Involving School/Activity Leaders: If the behavior is happening primarily at school or an activity, provide specific examples to teachers or counselors so they can address the group dynamics.
Re-evaluating Contact: As a last resort, if the friendship is consistently harmful and your child is unable to resist negative influence despite support, you may need to limit unsupervised time together or facilitate a break. Frame it around safety and well-being, not punishment.

Patience and Perspective

This isn’t a quick fix. Social dynamics are complex, and children are learning. There will be steps forward and backward.

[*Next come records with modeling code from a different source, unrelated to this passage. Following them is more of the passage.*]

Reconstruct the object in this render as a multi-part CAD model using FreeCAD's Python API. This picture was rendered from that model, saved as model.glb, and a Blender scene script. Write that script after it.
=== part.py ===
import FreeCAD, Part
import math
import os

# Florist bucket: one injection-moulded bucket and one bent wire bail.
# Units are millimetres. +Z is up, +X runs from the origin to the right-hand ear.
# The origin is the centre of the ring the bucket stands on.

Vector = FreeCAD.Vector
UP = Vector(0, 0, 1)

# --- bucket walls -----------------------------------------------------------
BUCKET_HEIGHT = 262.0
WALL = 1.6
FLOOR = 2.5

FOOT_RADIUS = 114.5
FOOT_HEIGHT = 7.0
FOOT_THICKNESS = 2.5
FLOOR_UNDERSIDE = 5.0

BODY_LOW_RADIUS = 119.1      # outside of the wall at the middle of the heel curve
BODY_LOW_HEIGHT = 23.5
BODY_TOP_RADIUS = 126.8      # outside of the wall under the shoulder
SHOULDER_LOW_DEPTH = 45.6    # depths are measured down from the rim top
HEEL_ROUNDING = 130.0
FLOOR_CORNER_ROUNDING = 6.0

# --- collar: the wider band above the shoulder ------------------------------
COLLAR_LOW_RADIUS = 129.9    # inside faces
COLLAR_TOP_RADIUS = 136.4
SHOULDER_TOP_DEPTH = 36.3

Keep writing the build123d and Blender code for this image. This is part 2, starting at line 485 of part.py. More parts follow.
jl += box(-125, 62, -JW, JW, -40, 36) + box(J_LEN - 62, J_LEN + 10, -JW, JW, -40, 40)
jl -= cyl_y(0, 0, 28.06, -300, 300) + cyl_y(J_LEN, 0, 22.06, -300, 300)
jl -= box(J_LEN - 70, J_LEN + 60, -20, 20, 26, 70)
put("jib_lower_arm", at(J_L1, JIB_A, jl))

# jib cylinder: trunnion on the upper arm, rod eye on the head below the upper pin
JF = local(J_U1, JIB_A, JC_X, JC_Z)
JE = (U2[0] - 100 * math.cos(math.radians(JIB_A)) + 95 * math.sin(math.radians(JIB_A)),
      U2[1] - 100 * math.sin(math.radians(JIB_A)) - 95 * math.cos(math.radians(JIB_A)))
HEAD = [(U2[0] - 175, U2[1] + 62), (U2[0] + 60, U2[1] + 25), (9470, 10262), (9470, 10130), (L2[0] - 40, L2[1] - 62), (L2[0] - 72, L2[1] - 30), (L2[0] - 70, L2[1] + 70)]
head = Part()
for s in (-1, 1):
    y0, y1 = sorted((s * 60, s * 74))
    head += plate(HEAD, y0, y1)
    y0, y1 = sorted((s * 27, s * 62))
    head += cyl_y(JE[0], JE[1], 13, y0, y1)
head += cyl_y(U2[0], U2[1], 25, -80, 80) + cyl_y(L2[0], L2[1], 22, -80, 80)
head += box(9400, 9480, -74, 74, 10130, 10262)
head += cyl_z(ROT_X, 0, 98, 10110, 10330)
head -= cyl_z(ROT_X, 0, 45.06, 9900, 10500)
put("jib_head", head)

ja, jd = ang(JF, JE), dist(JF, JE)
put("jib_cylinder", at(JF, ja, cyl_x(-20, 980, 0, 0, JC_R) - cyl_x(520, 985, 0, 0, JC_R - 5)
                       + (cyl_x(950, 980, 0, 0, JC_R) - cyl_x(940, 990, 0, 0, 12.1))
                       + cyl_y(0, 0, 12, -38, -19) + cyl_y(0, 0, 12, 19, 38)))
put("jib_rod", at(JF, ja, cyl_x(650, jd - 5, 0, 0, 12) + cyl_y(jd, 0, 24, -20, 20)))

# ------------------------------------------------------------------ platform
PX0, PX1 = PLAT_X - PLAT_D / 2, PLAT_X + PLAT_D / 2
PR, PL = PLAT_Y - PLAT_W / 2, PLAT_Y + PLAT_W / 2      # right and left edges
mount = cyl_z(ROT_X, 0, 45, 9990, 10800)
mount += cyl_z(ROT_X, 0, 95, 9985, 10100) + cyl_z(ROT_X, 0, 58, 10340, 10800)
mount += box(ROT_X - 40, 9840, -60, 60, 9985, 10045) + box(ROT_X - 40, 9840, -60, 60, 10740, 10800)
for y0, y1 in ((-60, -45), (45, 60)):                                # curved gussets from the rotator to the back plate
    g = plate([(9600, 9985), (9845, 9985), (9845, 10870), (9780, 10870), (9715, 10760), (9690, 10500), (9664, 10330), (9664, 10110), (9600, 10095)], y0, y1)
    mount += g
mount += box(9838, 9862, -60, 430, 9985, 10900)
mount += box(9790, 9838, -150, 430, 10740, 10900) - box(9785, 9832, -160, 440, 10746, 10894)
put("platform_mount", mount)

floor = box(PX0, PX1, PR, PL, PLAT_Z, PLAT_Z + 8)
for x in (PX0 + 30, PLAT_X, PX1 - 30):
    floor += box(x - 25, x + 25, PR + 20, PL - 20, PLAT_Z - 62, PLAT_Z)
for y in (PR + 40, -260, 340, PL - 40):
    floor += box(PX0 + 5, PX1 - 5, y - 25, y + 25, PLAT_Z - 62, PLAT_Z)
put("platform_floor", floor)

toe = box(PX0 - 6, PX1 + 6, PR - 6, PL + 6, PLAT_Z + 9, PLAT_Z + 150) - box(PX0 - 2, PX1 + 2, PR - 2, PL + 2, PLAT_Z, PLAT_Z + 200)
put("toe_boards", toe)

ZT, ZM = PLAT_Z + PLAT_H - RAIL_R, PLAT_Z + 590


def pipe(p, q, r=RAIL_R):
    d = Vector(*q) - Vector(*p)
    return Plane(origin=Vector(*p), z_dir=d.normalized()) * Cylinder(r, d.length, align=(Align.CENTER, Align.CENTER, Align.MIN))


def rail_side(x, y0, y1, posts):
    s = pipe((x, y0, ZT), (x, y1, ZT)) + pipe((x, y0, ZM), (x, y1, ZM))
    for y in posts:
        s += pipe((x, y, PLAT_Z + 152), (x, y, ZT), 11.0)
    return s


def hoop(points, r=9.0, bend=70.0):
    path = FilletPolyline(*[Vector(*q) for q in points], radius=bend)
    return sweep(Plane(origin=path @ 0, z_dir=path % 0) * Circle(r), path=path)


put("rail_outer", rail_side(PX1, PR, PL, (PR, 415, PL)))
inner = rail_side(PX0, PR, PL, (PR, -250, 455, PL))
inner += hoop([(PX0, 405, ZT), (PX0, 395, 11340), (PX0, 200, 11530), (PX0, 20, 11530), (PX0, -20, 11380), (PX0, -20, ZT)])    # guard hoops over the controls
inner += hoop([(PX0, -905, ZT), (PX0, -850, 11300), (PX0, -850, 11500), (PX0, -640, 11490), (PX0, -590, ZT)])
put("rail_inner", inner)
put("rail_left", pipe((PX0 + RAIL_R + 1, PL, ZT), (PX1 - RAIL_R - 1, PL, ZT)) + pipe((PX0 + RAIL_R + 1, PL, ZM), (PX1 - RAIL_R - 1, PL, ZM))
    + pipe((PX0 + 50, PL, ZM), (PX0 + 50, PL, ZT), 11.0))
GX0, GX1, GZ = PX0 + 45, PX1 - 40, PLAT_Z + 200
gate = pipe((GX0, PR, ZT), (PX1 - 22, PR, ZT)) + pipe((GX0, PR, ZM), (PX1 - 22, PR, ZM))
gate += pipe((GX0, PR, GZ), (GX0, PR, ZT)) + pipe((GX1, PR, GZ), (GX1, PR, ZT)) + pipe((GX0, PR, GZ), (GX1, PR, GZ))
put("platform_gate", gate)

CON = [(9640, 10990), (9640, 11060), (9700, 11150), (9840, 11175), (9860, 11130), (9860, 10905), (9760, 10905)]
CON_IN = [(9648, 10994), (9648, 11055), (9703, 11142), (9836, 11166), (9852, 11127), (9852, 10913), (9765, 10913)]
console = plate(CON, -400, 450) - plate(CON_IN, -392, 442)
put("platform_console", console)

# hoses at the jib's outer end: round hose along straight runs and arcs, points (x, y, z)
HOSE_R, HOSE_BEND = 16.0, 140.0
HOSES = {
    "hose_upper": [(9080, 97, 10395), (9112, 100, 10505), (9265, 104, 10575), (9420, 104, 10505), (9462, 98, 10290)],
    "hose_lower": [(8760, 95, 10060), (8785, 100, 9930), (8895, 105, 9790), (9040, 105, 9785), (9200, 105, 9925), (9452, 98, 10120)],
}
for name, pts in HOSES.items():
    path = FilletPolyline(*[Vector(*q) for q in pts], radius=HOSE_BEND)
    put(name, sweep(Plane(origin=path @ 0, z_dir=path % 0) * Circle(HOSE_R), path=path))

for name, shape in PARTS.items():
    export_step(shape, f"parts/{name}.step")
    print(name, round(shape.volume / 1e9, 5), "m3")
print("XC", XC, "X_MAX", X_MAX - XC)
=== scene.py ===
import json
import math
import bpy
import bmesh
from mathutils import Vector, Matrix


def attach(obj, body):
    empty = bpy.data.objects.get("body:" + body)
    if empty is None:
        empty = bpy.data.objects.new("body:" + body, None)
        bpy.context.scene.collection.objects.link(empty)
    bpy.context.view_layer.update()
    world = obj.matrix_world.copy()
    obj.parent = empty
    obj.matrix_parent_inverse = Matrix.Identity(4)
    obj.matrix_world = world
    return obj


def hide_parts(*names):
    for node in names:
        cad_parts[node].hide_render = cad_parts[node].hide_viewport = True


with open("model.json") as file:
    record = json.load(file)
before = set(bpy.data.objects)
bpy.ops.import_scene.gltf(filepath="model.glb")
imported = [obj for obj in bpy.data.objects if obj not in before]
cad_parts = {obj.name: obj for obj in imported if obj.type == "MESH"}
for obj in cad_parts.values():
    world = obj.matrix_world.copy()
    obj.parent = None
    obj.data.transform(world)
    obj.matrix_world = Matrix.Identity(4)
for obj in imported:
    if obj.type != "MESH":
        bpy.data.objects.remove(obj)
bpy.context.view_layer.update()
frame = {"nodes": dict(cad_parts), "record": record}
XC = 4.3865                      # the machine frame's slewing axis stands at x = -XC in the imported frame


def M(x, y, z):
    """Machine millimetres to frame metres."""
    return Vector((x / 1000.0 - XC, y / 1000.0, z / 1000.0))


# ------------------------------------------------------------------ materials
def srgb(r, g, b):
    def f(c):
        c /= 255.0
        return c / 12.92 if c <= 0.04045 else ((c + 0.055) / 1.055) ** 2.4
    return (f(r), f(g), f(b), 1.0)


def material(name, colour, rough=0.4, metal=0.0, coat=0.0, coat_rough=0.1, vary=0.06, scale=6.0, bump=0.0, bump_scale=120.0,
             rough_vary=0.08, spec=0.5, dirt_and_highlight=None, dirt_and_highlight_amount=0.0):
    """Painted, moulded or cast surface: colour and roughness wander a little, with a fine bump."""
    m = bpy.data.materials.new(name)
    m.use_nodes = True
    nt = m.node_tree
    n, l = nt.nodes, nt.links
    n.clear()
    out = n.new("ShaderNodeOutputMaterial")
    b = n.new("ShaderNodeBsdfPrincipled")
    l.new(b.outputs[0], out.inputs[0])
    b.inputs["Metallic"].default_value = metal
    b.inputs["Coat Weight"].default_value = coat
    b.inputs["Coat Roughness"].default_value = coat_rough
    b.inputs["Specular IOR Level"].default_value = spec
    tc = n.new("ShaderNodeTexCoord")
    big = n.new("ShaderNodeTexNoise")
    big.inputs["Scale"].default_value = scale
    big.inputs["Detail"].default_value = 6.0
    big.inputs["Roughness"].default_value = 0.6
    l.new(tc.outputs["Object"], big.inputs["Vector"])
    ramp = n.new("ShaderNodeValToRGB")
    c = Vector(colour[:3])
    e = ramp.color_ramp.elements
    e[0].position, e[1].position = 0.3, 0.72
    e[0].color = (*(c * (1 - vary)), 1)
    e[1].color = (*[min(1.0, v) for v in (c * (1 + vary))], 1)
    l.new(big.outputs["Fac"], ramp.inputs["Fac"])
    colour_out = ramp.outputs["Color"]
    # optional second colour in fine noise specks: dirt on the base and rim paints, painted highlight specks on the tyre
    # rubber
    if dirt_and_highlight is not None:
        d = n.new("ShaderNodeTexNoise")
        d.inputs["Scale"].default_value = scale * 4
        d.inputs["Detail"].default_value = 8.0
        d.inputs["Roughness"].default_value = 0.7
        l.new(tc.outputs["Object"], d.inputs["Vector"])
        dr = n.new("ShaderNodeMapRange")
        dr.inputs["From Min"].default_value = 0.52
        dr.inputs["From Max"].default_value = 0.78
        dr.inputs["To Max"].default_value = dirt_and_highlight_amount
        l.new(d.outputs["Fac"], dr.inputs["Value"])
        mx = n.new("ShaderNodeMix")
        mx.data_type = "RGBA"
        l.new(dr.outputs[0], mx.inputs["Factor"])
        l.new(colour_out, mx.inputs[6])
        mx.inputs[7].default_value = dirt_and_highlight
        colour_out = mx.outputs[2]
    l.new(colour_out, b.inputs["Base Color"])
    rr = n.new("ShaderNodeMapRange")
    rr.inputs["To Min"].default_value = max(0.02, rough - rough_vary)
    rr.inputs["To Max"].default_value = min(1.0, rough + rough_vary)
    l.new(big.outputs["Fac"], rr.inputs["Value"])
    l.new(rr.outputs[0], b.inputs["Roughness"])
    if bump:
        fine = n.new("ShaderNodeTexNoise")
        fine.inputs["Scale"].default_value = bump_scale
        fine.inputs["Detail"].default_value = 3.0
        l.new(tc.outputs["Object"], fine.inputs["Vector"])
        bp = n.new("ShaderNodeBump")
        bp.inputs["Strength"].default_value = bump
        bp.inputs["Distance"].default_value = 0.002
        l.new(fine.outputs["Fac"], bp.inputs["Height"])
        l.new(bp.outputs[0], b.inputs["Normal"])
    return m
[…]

Celebrate Small Victories: Did your child mention they included someone? Did they walk away from a mean game? Acknowledge their courage! “I saw how you invited Leo to join you yesterday. That was really kind and took guts.”
Focus on Growth, Not Perfection: They might still sometimes go along with the crowd. Use these moments as learning opportunities, not failures. “What happened today? How did it feel? What could you try differently next time?”
Reinforce Their Worth: Remind your child constantly that their value isn’t tied to any one friendship. “You are kind, funny, and a great friend. You deserve friends who treat you and everyone else with respect.”

Helping your child navigate a friendship with someone who excludes others is ultimately about nurturing their empathy, strengthening their moral courage, and empowering them to be a force for kindness in their world. It’s about building a child who doesn’t just follow, but who knows when and how to choose a different, kinder path. By providing understanding, tools, and unwavering support, you guide them towards building healthier, more inclusive relationships that truly reflect the good person they are becoming.